→ AIM
Output all of the data below exactly as given.

________________

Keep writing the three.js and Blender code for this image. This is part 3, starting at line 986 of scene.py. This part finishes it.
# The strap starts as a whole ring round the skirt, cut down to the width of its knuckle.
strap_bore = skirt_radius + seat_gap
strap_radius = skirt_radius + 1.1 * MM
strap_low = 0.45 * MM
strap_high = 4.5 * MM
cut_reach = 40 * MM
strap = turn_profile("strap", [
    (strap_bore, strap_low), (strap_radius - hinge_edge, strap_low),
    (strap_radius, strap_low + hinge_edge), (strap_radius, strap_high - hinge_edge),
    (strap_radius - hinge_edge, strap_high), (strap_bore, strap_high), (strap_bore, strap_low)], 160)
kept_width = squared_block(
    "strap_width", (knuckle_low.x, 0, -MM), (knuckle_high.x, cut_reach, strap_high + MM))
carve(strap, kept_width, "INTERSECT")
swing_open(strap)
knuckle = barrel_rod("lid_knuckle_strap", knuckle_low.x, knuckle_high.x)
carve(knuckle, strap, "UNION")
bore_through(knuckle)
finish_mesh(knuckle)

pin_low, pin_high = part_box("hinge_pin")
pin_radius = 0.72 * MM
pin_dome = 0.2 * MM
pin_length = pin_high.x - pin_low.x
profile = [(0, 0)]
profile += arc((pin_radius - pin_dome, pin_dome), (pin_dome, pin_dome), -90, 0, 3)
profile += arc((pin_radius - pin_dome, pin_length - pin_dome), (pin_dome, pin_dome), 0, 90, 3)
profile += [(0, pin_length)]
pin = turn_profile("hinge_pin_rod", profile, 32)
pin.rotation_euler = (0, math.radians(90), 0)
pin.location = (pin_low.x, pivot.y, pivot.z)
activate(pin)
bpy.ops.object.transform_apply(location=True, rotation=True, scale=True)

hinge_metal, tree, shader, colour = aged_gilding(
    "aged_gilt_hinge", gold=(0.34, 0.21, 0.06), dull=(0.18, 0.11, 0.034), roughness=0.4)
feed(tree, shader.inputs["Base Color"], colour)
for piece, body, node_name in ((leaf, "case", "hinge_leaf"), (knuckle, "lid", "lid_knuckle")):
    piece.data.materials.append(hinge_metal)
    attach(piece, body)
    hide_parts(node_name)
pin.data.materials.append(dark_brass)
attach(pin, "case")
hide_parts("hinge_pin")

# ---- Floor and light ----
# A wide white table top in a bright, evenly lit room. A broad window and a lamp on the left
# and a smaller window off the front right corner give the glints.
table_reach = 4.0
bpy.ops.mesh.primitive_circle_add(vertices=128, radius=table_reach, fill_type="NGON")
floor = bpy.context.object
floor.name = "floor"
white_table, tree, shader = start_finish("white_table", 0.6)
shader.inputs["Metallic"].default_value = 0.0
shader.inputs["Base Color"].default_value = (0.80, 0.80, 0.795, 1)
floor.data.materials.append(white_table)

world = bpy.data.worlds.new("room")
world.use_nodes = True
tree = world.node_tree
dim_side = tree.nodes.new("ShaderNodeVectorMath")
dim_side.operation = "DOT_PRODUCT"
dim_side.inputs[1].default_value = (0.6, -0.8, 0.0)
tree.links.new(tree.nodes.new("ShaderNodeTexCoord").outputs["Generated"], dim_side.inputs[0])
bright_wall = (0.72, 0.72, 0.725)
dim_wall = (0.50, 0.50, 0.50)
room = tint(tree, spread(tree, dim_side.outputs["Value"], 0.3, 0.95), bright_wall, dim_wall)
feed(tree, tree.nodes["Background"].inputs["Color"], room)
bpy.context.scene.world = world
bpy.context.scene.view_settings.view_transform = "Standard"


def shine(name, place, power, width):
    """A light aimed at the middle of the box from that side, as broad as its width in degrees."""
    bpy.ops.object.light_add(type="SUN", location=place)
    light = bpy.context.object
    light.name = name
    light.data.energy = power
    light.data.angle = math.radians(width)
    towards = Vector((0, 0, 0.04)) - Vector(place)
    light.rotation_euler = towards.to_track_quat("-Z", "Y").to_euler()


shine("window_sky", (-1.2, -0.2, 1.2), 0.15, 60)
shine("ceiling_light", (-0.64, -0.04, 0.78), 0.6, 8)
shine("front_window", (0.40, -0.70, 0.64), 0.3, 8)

________________

→ OUTPUT OF THE EXERCISE
Keep writing the three.js and Blender code for this image. This is part 3, starting at line 986 of scene.py. This part finishes it.
# The strap starts as a whole ring round the skirt, cut down to the width of its knuckle.
strap_bore = skirt_radius + seat_gap
strap_radius = skirt_radius + 1.1 * MM
strap_low = 0.45 * MM
strap_high = 4.5 * MM
cut_reach = 40 * MM
strap = turn_profile("strap", [
    (strap_bore, strap_low), (strap_radius - hinge_edge, strap_low),
    (strap_radius, strap_low + hinge_edge), (strap_radius, strap_high - hinge_edge),
    (strap_radius - hinge_edge, strap_high), (strap_bore, strap_high), (strap_bore, strap_low)], 160)
kept_width = squared_block(
    "strap_width", (knuckle_low.x, 0, -MM), (knuckle_high.x, cut_reach, strap_high + MM))
carve(strap, kept_width, "INTERSECT")
swing_open(strap)
knuckle = barrel_rod("lid_knuckle_strap", knuckle_low.x, knuckle_high.x)
carve(knuckle, strap, "UNION")
bore_through(knuckle)
finish_mesh(knuckle)

pin_low, pin_high = part_box("hinge_pin")
pin_radius = 0.72 * MM
pin_dome = 0.2 * MM
pin_length = pin_high.x - pin_low.x
profile = [(0, 0)]
profile += arc((pin_radius - pin_dome, pin_dome), (pin_dome, pin_dome), -90, 0, 3)
profile += arc((pin_radius - pin_dome, pin_length - pin_dome), (pin_dome, pin_dome), 0, 90, 3)
profile += [(0, pin_length)]
pin = turn_profile("hinge_pin_rod", profile, 32)
pin.rotation_euler = (0, math.radians(90), 0)
pin.location = (pin_low.x, pivot.y, pivot.z)
activate(pin)
bpy.ops.object.transform_apply(location=True, rotation=True, scale=True)

hinge_metal, tree, shader, colour = aged_gilding(
    "aged_gilt_hinge", gold=(0.34, 0.21, 0.06), dull=(0.18, 0.11, 0.034), roughness=0.4)
feed(tree, shader.inputs["Base Color"], colour)
for piece, body, node_name in ((leaf, "case", "hinge_leaf"), (knuckle, "lid", "lid_knuckle")):
    piece.data.materials.append(hinge_metal)
    attach(piece, body)
    hide_parts(node_name)
pin.data.materials.append(dark_brass)
attach(pin, "case")
hide_parts("hinge_pin")

# ---- Floor and light ----
# A wide white table top in a bright, evenly lit room. A broad window and a lamp on the left
# and a smaller window off the front right corner give the glints.
table_reach = 4.0
bpy.ops.mesh.primitive_circle_add(vertices=128, radius=table_reach, fill_type="NGON")
floor = bpy.context.object
floor.name = "floor"
white_table, tree, shader = start_finish("white_table", 0.6)
shader.inputs["Metallic"].default_value = 0.0
shader.inputs["Base Color"].default_value = (0.80, 0.80, 0.795, 1)
floor.data.materials.append(white_table)

world = bpy.data.worlds.new("room")
world.use_nodes = True
tree = world.node_tree
dim_side = tree.nodes.new("ShaderNodeVectorMath")
dim_side.operation = "DOT_PRODUCT"
dim_side.inputs[1].default_value = (0.6, -0.8, 0.0)
tree.links.new(tree.nodes.new("ShaderNodeTexCoord").outputs["Generated"], dim_side.inputs[0])
bright_wall = (0.72, 0.72, 0.725)
dim_wall = (0.50, 0.50, 0.50)
room = tint(tree, spread(tree, dim_side.outputs["Value"], 0.3, 0.95), bright_wall, dim_wall)
feed(tree, tree.nodes["Background"].inputs["Color"], room)
bpy.context.scene.world = world
bpy.context.scene.view_settings.view_transform = "Standard"


def shine(name, place, power, width):
    """A light aimed at the middle of the box from that side, as broad as its width in degrees."""
    bpy.ops.object.light_add(type="SUN", location=place)
    light = bpy.context.object
    light.name = name
    light.data.energy = power
    light.data.angle = math.radians(width)
    towards = Vector((0, 0, 0.04)) - Vector(place)
    light.rotation_euler = towards.to_track_quat("-Z", "Y").to_euler()


shine("window_sky", (-1.2, -0.2, 1.2), 0.15, 60)
shine("ceiling_light", (-0.64, -0.04, 0.78), 0.6, 8)
shine("front_window", (0.40, -0.70, 0.64), 0.3, 8)